Es el guatemalteco cruel y experto en
derruir al otro, el maligno de las cábalas retorcidas y los chismes–chistes deletéreos.
El político turbio, el abogadillo sin escrúpulos... Es por supuesto el
despreciable ostracista. El extorsionista, el secuestrador, el espectador que
atestigua como linchan al otro sin inmutarse. Es la mujer que deja al marido
sin nada; o el marido que mata, calculadamente, a la esposa –quedándose con todo.
Ese poder de cálculo nos ayudaría a
resolver nuestros problemas si lo encauzáramos hacia finalidades superiores. Tal
capacidad de concentración podría rendirnos y nos rinde a veces sujetos curiosos,
competentes, investigadores e intensos, que en los pliegues de sus consciencias
implosivas manufacturan perlas visionarias, mundos extraños y formidables para
dar al mundo.
Si tan solo no nos perdiéramos en un
universo de comentarios improductivos y preocupados... Como el connacional que
lo comenta todo, en plan disentería, chisgueteando. O bien creando una gélida
distancia con lo comentado. Recurre a la explicación objetivante–cosificante (además
de moralista, a veces esnob) para interrumpir cualquier genuina intimidad. Allí
lo tienen: el Columnista de Opinión: el que lo sabe todo de todos y de
cualquier cosa... El troleador resentido, cáustico, fóbico, mezquino... El que
vilipendia a todos en la sobremesa… En verdad nos pasamos de listos, los
chapines.
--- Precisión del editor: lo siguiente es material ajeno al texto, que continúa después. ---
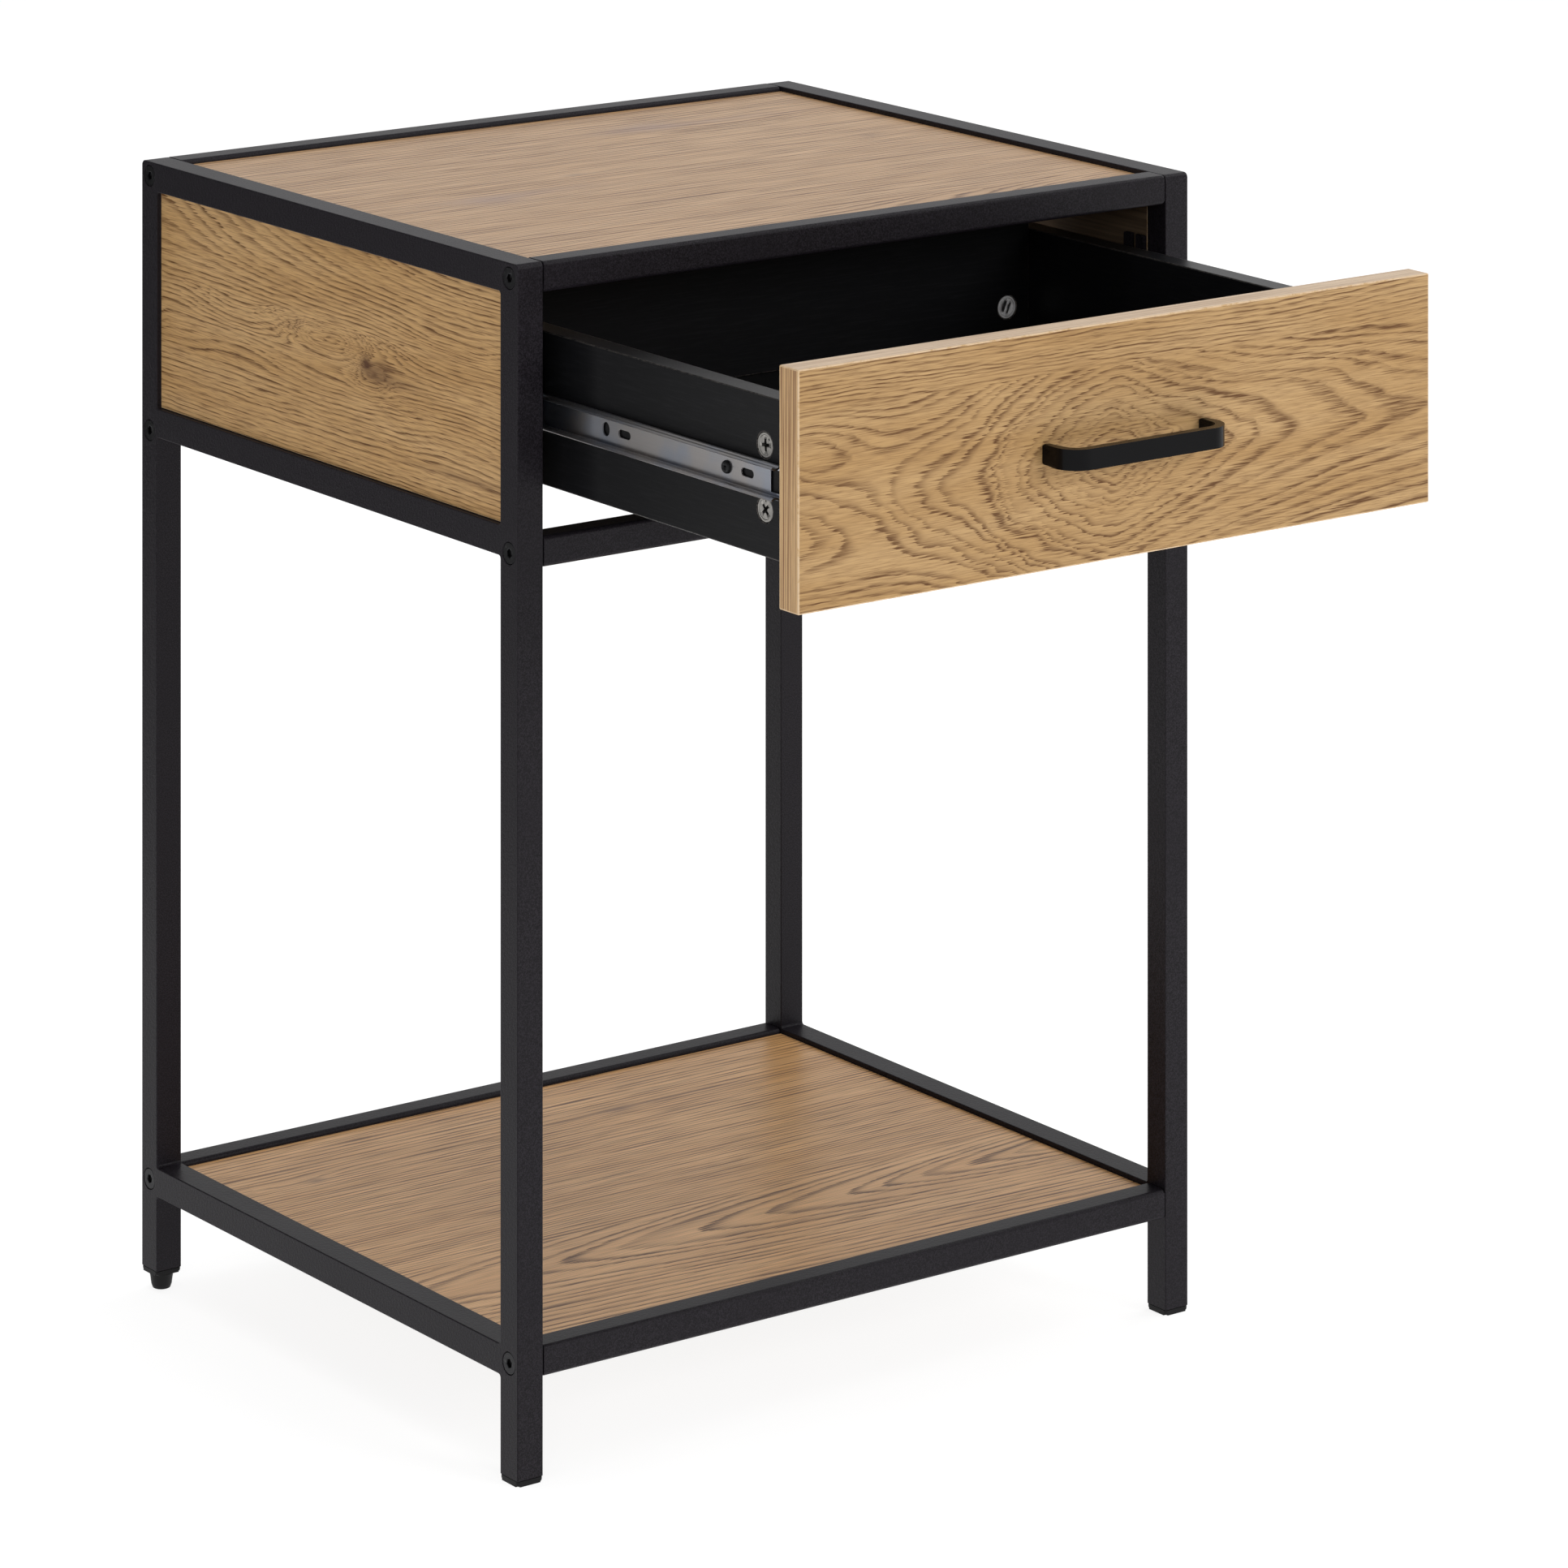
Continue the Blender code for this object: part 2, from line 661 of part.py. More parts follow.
def runner(side_name, side, drawer, halfway, zinc):
    cabinet = sheet_strip(
        f"{side_name}_runner_cabinet_member",
        cabinet_section(), SHEET, side, RUNNER_FRONT, RUNNER_LENGTH, zinc,
    )
    sink = [(-0.004, 0.0022), (-0.001, 0.0028), (0, 0.0038), (0.001, 0.0048)]
    inner_face = side * (RUNNER_WALL - SHEET)
    holes = []
    for depth in BRACKET_DEPTHS:
        spot = (inner_face, FRONT + depth, RUNNER_HEIGHT)
        holes.append(turned_tool(sink, spot, facing(-side)))
    for depth in CABINET_SLOTS:
        holes.append(slot_tool(side, SHEET / 2, depth, CABINET_SLOT_SIZE))
    combine(cabinet, holes, "DIFFERENCE")

    cage = sheet_strip(
        f"{side_name}_runner_ball_cage",
        cage_section(), CAGE_SHEET, side, CAGE_CENTRE - CAGE_LENGTH / 2, CAGE_LENGTH, zinc,
    )
    balls = []
    for row in (-1, 1):
        for index in range(BALLS_PER_ROW):
            step = (index - (BALLS_PER_ROW - 1) / 2) * CAGE_LENGTH / BALLS_PER_ROW
            shape = bmesh.new()
            bmesh.ops.create_uvsphere(shape, u_segments=8, v_segments=6, radius=BALL_RADIUS)
            spot = (
                side * (RUNNER_WALL - BALL_OUT),
                FRONT + CAGE_CENTRE + step,
                RUNNER_HEIGHT + row * BALL_OFFSET,
            )
            balls.append(tool(to_mesh("tool", shape), spot))
    combine(cage, balls, "UNION")
    cage.parent = halfway

    member = sheet_strip(
        f"{side_name}_runner_drawer_member",
        drawer_section(), SHEET, side, MEMBER_FRONT, MEMBER_LENGTH, zinc,
    )
    cuts = [slot_tool(side, WEB, MEMBER_TALL_SLOT, MEMBER_TALL_SLOT_SIZE)]
    for depth in MEMBER_LONG_SLOTS:
        cuts.append(slot_tool(side, WEB, depth, MEMBER_LONG_SLOT_SIZE))
    for depth in MEMBER_SCREWS:
        cuts.append(hole_tool(side, WEB, depth, MEMBER_SCREW_HOLE))
    x = side * (RUNNER_WALL - WEB)
    notch = FRONT + MEMBER_FRONT
    low = (x - 1.5 * SHEET, notch - PAST, RUNNER_HEIGHT - MEMBER_NOTCH)
    high = (x + 1.5 * SHEET, notch + WEB_SETBACK, RUNNER_HEIGHT + MEMBER_NOTCH)
    cuts.append(box_tool(low, high))
    combine(member, cuts, "DIFFERENCE")
    member.parent = drawer
    for thing in (cabinet, cage, member):
        thing.data.materials.clear()
        thing.data.materials.append(zinc)


def runner_screws(drawer, black, zinc):
    head = 0.0016
    pan = [
        (-0.0115, 0.0004),
        (-0.0095, 0.0014),
        (-head - 0.0001, 0.0014),
        (-head, 0.0032),
        (-0.0008, 0.0032),
        (-0.0002, 0.0024),
        (0, 0.0018),
    ]
    pan_mesh = driven_mesh("runner_screw", pan, cross_tool(*SMALL_CROSS))
    sunk = [(-0.0031, 0.0018), (-0.0018, 0.0018), (-0.0003, 0.0033), (0, 0.0033)]
    sunk_mesh = driven_mesh("bracket_screw", sunk, cross_tool(*SMALL_CROSS))
    web_face = RUNNER_WALL - WEB + SHEET / 2
    for side_name, side in (("left", -1), ("right", 1)):
        for place_name, depth in zip(("front", "back"), MEMBER_SCREWS):
            spot = (side * (web_face + GAP / 2 + head), FRONT + depth, RUNNER_HEIGHT)
            name = f"{side_name}_{place_name}_runner_screw"
            place(name, pan_mesh, black, spot, facing(side), parent=drawer)
        for place_name, depth in zip(("front", "back"), BRACKET_DEPTHS):
            spot = (side * (RUNNER_WALL - SHEET + 0.0001), FRONT + depth, RUNNER_HEIGHT)
            name = f"{side_name}_{place_name}_bracket_screw"
            place(name, sunk_mesh, zinc, spot, facing(-side))


# ---- Drawer ----------------------------------------------------------------------------------


def pocket_tool(spot, rotation):
    """The blind hole that a cam sits in."""
    radius = CAM_RADIUS + GAP
    return turned_tool([(-CAM_DEPTH - GAP, radius), (PAST, radius)], spot, rotation)


def drawer_boards(drawer, oak, black):
    edge = 0.0003
    box_front = FRONT + BOARD + GAP
    box_back = box_front + BOX_LENGTH
    inner_x = BOX_HALF_WIDTH - BOX_WALL
    groove_low = BOTTOM_TOP - BOTTOM_SHEET - GAP
    groove_high = BOTTOM_TOP + GAP

    low = (-BOARD_HALF_WIDTH, FRONT, BOARD_BOTTOM)
    high = (BOARD_HALF_WIDTH, FRONT + BOARD, BOARD_TOP)
    front = place("drawer_front", boxes("drawer_front", [(low, high)], 2 * edge), oak)
    groove = box_tool(
        (-inner_x - GROOVE_DEPTH, FRONT + BOARD - GROOVE_DEPTH, groove_low),
        (inner_x + GROOVE_DEPTH, FRONT + BOARD + PAST, groove_high),
    )
    drilling = [(-2 * BOARD, SCREW_RADIUS), (2 * BOARD, SCREW_RADIUS)]
    drillings = []
    for x in (-HANDLE_CENTRES / 2, HANDLE_CENTRES / 2):
        drillings.append(turned_tool(drilling, (x, FRONT, HANDLE_LEVEL), FACING_FRONT, 12))
    combine(front, [groove] + drillings, "DIFFERENCE")

    for side_name, side in (("left", -1), ("right", 1)):
        x0, x1 = span(side, inner_x, BOX_HALF_WIDTH)
        name = f"drawer_{side_name}_side"
        mesh = boxes(name, [((x0, box_front, BOX_BOTTOM), (x1, box_back, BOX_TOP))], edge)
        board = place(name, mesh, black)
        g0, g1 = span(side, inner_x - PAST, inner_x + GROOVE_DEPTH)
        groove_end = box_back - BOX_WALL + GROOVE_DEPTH
        cuts = [box_tool((g0, box_front - PAST, groove_low), (g1, groove_end, groove_high))]
        for up in (-CAM_SPREAD, CAM_SPREAD):
            spot = (side * BOX_HALF_WIDTH, FRONT + BOARD + CAM_INSET, RUNNER_HEIGHT + up)
            cuts.append(pocket_tool(spot, facing(side)))
        pilot = [(-PILOT_DEPTH, PILOT_RADIUS), (PAST, PILOT_RADIUS)]
        for depth in MEMBER_SCREWS:
            spot = (side * BOX_HALF_WIDTH, FRONT + depth, RUNNER_HEIGHT)
            cuts.append(turned_tool(pilot, spot, facing(side), 12))
        combine(board, cuts, "DIFFERENCE")
        board.parent = drawer

    name = "drawer_back"
    x = inner_x - GAP
    inner_y = box_back - BOX_WALL
    mesh = boxes(name, [((-x, inner_y, BOX_BOTTOM), (x, box_back, BOX_BACK_TOP))], edge)
    back = place(name, mesh, black)
    low = (-x - PAST, inner_y - PAST, groove_low)
    high = (x + PAST, inner_y + GROOVE_DEPTH, groove_high)
    cuts = [box_tool(low, high)]
    for side in (-1, 1):
        cuts.append(pocket_tool((side * BACK_CAM_X, inner_y, BACK_CAM_LEVEL), FACING_FRONT))
    combine(back, cuts, "DIFFERENCE")
    for thing, finish in ((front, oak), (back, black)):
        thing.parent = drawer
        thing.data.materials.clear()
        thing.data.materials.append(finish)

    reach = GROOVE_DEPTH - GAP
    low = (-inner_x - reach, FRONT + BOARD - reach, BOTTOM_TOP - BOTTOM_SHEET)
    high = (inner_x + reach, inner_y + reach, BOTTOM_TOP)
    place("drawer_bottom", boxes("drawer_bottom", [(low, high)]), black, parent=drawer)


def drawer_cams(drawer, cast):
    profile = [
        (-CAM_DEPTH, CAM_RADIUS - 0.0004),
        (-CAM_DEPTH + 0.0004, CAM_RADIUS),
        (-0.0003, CAM_RADIUS),
        (0, CAM_RADIUS - 0.0003),
    ]
    mesh = driven_mesh("cam", profile, cross_tool(*CAM_CROSS))
    sink = 0.0001
    for side_name, side in (("left", -1), ("right", 1)):
        for level_name, up in (("lower", -CAM_SPREAD), ("upper", CAM_SPREAD)):
            x = side * (BOX_HALF_WIDTH - sink)
            spot = (x, FRONT + BOARD + CAM_INSET, RUNNER_HEIGHT + up)
            place(f"{side_name}_{level_name}_front_cam", mesh, cast, spot, facing(side), drawer)
        inner_y = FRONT + BOARD + GAP + BOX_LENGTH - BOX_WALL
        spot = (side * BACK_CAM_X, inner_y + sink, BACK_CAM_LEVEL)
        place(f"{side_name}_back_cam", mesh, cast, spot, FACING_FRONT, drawer)


def handle(drawer, paint):
    """A bow of flat strip, bent at both ends and tapped for its screws."""
    half = (HANDLE_CENTRES + HANDLE_STRIP) / 2
    near = FRONT - GAP
    far = FRONT - HANDLE_PROJECTION
    inner_bend = HANDLE_BEND - HANDLE_STRIP
    outer = [Vector((-half, near))]
    outer += arc(Vector((HANDLE_BEND - half, far + HANDLE_BEND)), HANDLE_BEND, 180, 270, 6)
    outer += arc(Vector((half - HANDLE_BEND, far + HANDLE_BEND)), HANDLE_BEND, 270, 360, 6)
    outer += [Vector((half, near))]
    inner = [Vector((half - HANDLE_STRIP, near))]
    inner += arc(Vector((half - HANDLE_BEND, far + HANDLE_BEND)), inner_bend, 360, 270, 6)
    inner += arc(Vector((HANDLE_BEND - half, far + HANDLE_BEND)), inner_bend, 270, 180, 6)
    inner += [Vector((HANDLE_STRIP - half, near))]
    shape = bmesh.new()
    low = HANDLE_LEVEL - HANDLE_HEIGHT / 2
    far_verts = add_prism(shape, outer + inner, "Z", low, low + HANDLE_HEIGHT)
    rims = []
    for edge in shape.edges:
        upper = [vert in far_verts for vert in edge.verts]
        if all(upper) or not any(upper):
            rims.append(edge)
    bmesh.ops.bevel(shape, geom=rims, offset=0.0007, segments=2, profile=0.5, affect="EDGES")
    bow = place("drawer_handle", to_mesh("drawer_handle", shape), paint)
    thread = [(-PAST, 0.00165), (PAST, 0.00165)]
    drillings = []
    for x in (-HANDLE_CENTRES / 2, HANDLE_CENTRES / 2):
        drillings.append(turned_tool(thread, (x, FRONT, HANDLE_LEVEL), FACING_FRONT, 12))
    combine(bow, drillings, "DIFFERENCE")
    bow.parent = drawer
    bow.data.materials.clear()
    bow.data.materials.append(paint)


def handle_screws(drawer, zinc):
    head = 0.0020
    length = BOARD + 0.0105
    profile = [
        (-length, 0.0011),
        (-length + 0.0004, 0.0015),
        (-head - 0.0001, 0.0015),
        (-head, 0.0032),
        (-0.0008, 0.0032),
        (0, 0.0020),
    ]
    mesh = driven_mesh("handle_screw", profile, cross_tool(*HANDLE_CROSS))
    for side_name, side in (("left", -1), ("right", 1)):
        spot = (side * HANDLE_CENTRES / 2, FRONT + BOARD + GAP + head, HANDLE_LEVEL)
        place(f"{side_name}_handle_screw", mesh, zinc, spot, FACING_BACK, drawer)


# ---- The table -------------------------------------------------------------------------------


def build():
    for thing in list(bpy.data.objects):
        bpy.data.objects.remove(thing)
    paint = material("black_powder_coat", (0.035, 0.034, 0.036), 0.45)
    oak = material("oak_laminate", (0.52, 0.36, 0.20), 0.50)
    black_board = material("black_laminate", (0.012, 0.012, 0.013), 0.35)
    black_steel = material("black_oxide_steel", (0.030, 0.030, 0.032), 0.35, 1.0)
    plastic = material("black_plastic", (0.020, 0.020, 0.021), 0.50)
    zinc = material("zinc_plate", (0.55, 0.56, 0.60), 0.25, 1.0)
    cast = material("zinc_cast", (0.62, 0.62, 0.62), 0.35, 1.0)
    drawer = carrier("drawer_carrier", DRAWER_TRAVEL)
    halfway = carrier("ball_cage_carrier", DRAWER_TRAVEL / 2)

    side_frame("left_side_frame", -1, paint)
    side_frame("right_side_frame", 1, paint)
    cross_rails(paint)
    frame_boards(oak)
    frame_bolts(black_steel)
    leg_ends(plastic)
    for side_name, side in (("left", -1), ("right", 1)):
        runner(side_name, side, drawer, halfway, zinc)
    runner_screws(drawer, black_steel, zinc)
    drawer_boards(drawer, oak, black_board)
    drawer_cams(drawer, cast)
    handle(drawer, paint)
    handle_screws(drawer, zinc)


build()
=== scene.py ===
"""Looks of the side table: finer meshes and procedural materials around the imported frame.

Everything is in metres in the frame's own axes: X is the width, -Y is the front, Z is up.
"""

import math

import bmesh
import bpy
from mathutils import Matrix, Vector


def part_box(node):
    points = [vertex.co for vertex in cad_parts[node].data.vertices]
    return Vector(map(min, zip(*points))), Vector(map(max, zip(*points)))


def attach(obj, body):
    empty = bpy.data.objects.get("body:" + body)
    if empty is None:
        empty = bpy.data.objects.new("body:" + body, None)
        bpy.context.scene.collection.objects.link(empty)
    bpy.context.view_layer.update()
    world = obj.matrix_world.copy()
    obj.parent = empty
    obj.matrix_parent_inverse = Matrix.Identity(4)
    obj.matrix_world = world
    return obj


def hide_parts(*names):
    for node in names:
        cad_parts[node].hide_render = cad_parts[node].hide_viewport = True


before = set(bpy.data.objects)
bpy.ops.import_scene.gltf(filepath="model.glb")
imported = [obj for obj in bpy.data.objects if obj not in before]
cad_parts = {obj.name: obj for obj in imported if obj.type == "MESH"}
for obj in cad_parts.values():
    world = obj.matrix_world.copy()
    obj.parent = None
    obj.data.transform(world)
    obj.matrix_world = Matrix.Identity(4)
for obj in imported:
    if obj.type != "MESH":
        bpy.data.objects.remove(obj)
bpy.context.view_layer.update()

FRAME_BODY = "table_frame"
DRAWER = "drawer"
SIDES = (("left", -1), ("right", 1))
ENDS = ("front", "back")
LEVELS = ("bottom", "middle", "top")
AXES = "XYZ"

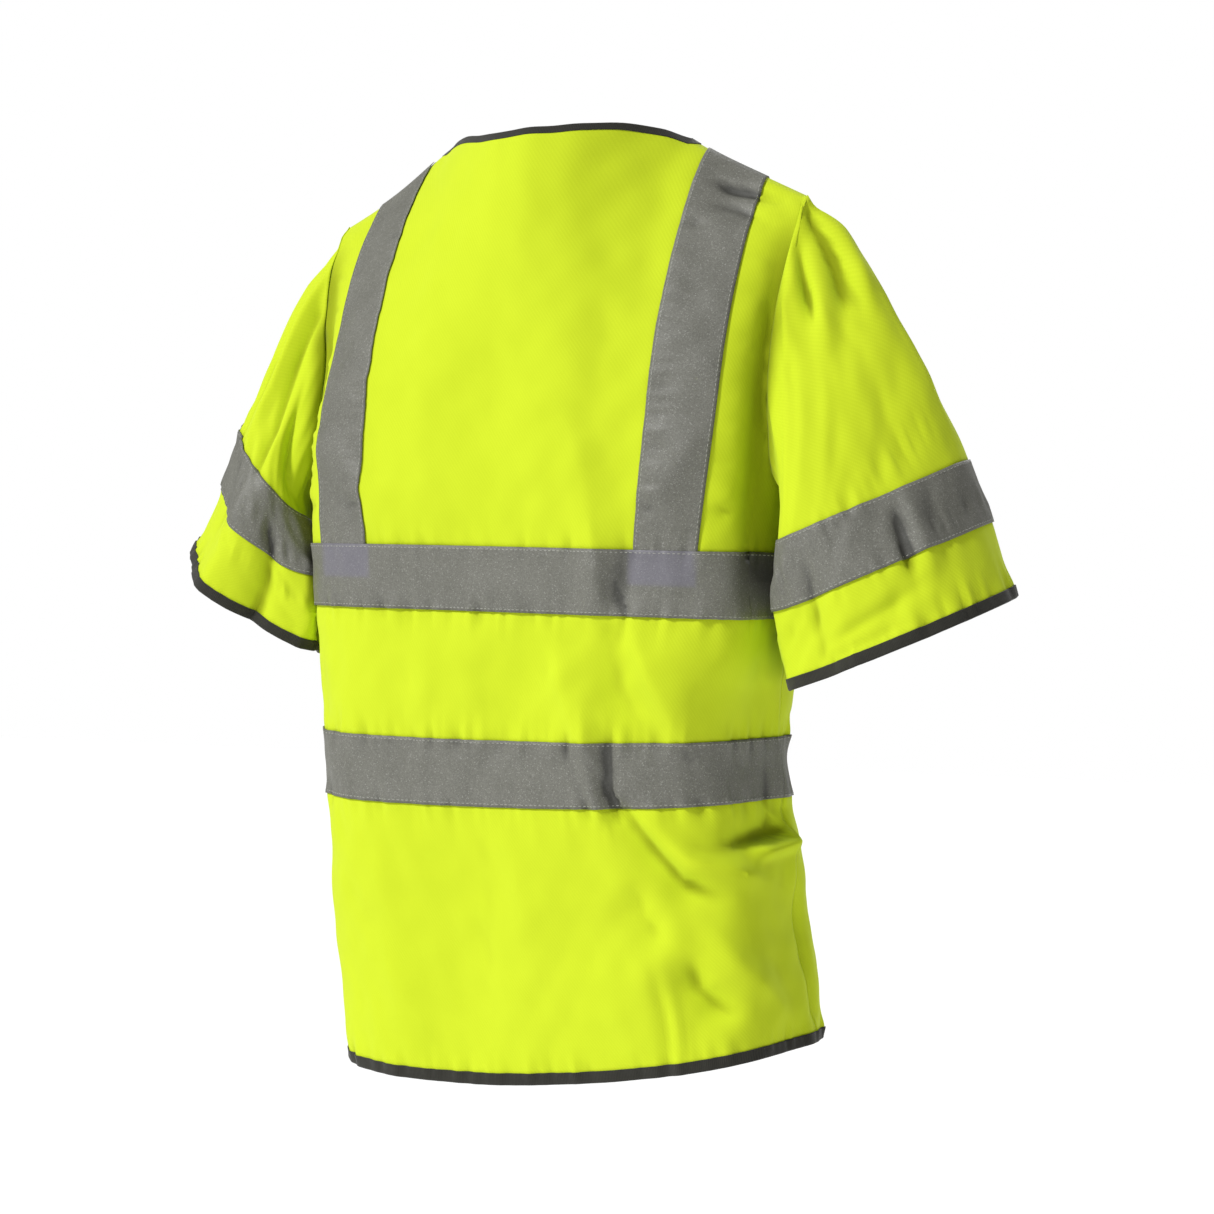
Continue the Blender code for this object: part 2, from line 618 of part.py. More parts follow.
def main():
    clear_scene()
    body_panels()
    body_tapes()
    hem_binding()
    neck_binding()
    sleeves()
    neck_label()
    zip_halves()
    zip_bottom()
    zip_slider()
    zip_pull()


main()
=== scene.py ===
"""Looks of a short-sleeved high visibility vest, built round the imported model.

Units are metres, +Z is up, +Y is the wearer's back and +X the wearer's left. Every cloth piece is a
flat blank that is laid over the worn shape and then folded, creased and puckered by one relief, so
the layers that are sewn together stay together.
"""

import itertools
import logging
import math
from collections.abc import Callable, Sequence
from dataclasses import dataclass
from enum import Enum

import bmesh
import bpy
import numpy as np
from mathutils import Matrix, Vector

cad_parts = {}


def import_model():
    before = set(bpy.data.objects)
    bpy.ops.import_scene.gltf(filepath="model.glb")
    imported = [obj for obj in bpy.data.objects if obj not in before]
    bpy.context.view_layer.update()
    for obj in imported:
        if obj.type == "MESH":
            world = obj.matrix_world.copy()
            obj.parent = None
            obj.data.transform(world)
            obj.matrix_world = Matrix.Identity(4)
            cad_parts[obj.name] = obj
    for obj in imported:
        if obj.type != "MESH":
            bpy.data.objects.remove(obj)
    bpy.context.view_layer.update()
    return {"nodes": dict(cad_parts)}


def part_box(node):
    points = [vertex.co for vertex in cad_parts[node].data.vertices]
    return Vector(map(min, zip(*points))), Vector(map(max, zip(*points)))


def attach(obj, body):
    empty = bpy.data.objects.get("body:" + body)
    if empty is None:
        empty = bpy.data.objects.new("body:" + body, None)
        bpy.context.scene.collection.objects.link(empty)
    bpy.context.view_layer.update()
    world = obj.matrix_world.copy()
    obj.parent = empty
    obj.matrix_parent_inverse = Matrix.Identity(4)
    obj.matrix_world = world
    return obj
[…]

Y ni siquiera somos tan inteligentes.
Luego está el que jamás dice nada, sirviendo
desde su apatía profunda, y desde su crónico aislamiento, al Dios de la
indiferencia. Una discreción compulsiva que roza muchas veces lo criminal.
A veces este silencio intencionado solo espera. Espera para dar la estocada sangrienta en el momento adecuado. Es escalofriante.